-- Begin Information shown --
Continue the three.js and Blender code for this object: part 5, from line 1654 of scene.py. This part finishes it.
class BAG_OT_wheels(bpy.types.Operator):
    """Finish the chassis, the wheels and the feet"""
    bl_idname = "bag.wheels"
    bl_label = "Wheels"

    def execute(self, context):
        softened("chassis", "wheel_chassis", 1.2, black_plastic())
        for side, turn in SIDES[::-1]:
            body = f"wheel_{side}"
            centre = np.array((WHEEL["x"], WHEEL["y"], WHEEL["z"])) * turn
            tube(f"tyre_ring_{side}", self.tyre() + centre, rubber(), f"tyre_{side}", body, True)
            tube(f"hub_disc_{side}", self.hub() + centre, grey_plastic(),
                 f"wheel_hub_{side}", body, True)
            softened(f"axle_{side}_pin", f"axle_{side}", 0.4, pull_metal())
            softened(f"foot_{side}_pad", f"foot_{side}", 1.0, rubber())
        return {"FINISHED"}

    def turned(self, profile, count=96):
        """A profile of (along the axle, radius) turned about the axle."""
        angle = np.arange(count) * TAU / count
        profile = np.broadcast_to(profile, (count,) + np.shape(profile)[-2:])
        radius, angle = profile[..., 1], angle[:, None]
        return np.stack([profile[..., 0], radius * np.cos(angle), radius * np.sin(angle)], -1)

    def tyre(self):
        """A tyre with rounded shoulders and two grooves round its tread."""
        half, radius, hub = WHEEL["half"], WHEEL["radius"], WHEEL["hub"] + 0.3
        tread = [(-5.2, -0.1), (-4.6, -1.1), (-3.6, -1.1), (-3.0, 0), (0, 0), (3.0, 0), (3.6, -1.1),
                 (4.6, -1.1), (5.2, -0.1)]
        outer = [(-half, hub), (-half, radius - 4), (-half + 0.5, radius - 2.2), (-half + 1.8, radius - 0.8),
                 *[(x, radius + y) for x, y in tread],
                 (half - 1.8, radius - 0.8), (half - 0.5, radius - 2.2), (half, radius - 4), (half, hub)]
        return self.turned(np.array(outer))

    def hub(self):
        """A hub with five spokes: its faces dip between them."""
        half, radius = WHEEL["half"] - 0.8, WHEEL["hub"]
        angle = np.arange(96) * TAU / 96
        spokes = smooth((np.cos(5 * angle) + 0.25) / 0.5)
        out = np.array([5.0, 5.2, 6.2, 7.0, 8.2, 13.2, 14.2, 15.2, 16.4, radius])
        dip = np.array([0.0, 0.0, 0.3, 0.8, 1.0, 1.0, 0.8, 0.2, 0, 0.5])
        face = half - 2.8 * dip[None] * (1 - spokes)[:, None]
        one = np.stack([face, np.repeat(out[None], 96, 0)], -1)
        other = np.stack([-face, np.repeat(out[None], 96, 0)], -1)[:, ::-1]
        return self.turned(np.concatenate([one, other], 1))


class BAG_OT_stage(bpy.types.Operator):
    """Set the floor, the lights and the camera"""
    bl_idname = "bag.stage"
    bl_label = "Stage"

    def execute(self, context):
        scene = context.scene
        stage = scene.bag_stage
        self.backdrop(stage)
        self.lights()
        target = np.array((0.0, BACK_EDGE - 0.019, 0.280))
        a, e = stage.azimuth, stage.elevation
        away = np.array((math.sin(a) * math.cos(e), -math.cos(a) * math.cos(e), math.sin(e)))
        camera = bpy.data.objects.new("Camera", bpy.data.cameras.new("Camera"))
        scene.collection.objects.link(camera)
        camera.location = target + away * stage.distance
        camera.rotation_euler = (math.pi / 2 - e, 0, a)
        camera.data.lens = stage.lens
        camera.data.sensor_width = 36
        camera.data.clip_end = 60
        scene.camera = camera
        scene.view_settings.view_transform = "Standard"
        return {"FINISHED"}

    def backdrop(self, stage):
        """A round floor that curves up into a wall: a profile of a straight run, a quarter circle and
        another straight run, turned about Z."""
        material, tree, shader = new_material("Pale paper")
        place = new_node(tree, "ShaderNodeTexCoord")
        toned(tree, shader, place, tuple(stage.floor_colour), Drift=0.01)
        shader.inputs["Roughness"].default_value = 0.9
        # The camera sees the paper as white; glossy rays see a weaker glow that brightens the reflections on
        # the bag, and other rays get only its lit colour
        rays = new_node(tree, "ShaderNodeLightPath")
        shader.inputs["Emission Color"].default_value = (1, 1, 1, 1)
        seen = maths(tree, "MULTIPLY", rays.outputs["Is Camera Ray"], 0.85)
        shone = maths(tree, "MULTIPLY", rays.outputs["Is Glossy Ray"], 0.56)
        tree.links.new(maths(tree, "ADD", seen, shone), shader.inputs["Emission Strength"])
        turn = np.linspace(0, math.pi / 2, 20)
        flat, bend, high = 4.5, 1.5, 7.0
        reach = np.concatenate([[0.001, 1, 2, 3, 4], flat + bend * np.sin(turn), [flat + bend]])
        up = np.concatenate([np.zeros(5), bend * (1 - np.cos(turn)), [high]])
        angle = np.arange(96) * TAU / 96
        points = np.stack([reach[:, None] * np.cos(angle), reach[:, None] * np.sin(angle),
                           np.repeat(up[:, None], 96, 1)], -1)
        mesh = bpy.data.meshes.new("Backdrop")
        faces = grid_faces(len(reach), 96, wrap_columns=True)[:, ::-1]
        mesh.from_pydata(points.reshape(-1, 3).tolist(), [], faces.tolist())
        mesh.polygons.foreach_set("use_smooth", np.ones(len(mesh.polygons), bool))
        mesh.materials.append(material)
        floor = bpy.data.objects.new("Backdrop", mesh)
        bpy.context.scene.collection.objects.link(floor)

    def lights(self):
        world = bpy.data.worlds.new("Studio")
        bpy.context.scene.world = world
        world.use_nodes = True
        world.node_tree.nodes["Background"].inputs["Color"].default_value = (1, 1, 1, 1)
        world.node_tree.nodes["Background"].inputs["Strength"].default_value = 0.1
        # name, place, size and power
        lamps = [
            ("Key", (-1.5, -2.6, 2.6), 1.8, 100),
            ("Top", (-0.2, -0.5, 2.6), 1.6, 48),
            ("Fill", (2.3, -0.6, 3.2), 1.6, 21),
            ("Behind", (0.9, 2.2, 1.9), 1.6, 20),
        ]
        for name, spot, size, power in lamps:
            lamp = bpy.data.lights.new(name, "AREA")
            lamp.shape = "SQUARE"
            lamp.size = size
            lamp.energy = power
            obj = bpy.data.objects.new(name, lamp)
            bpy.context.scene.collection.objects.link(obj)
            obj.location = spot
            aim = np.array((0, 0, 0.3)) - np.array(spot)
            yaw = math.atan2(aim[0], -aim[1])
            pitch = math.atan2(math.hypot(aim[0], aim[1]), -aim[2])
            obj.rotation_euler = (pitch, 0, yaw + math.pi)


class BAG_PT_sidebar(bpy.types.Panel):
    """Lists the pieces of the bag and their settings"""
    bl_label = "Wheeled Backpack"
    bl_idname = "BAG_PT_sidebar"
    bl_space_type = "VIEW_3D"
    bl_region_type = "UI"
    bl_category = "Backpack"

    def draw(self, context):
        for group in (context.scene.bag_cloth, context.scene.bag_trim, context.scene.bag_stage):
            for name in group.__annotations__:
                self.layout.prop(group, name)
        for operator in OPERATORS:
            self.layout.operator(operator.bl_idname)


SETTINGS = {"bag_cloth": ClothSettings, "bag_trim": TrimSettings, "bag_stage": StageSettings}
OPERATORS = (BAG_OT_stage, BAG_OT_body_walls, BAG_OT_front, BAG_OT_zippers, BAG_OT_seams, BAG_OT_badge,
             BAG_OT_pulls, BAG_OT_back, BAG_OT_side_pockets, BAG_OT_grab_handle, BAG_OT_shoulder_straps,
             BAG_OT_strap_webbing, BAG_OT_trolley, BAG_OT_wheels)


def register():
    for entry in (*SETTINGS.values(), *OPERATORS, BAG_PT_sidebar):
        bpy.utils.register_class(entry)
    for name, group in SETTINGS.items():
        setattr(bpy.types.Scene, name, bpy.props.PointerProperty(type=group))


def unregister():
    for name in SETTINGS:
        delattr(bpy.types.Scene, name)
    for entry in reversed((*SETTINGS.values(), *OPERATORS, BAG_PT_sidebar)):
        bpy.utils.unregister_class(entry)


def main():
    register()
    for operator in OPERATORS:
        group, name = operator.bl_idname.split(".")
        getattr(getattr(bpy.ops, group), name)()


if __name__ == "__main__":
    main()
-- End Information shown --
Requirements
Give the lines again, exactly as they stand, from the beginning of the data through the line with "return np.stack([profile[..., 0], radius".

The reply
Continue the three.js and Blender code for this object: part 5, from line 1654 of scene.py. This part finishes it.
class BAG_OT_wheels(bpy.types.Operator):
    """Finish the chassis, the wheels and the feet"""
    bl_idname = "bag.wheels"
    bl_label = "Wheels"

    def execute(self, context):
        softened("chassis", "wheel_chassis", 1.2, black_plastic())
        for side, turn in SIDES[::-1]:
            body = f"wheel_{side}"
            centre = np.array((WHEEL["x"], WHEEL["y"], WHEEL["z"])) * turn
            tube(f"tyre_ring_{side}", self.tyre() + centre, rubber(), f"tyre_{side}", body, True)
            tube(f"hub_disc_{side}", self.hub() + centre, grey_plastic(),
                 f"wheel_hub_{side}", body, True)
            softened(f"axle_{side}_pin", f"axle_{side}", 0.4, pull_metal())
            softened(f"foot_{side}_pad", f"foot_{side}", 1.0, rubber())
        return {"FINISHED"}

    def turned(self, profile, count=96):
        """A profile of (along the axle, radius) turned about the axle."""
        angle = np.arange(count) * TAU / count
        profile = np.broadcast_to(profile, (count,) + np.shape(profile)[-2:])
        radius, angle = profile[..., 1], angle[:, None]
        return np.stack([profile[..., 0], radius * np.cos(angle), radius * np.sin(angle)], -1)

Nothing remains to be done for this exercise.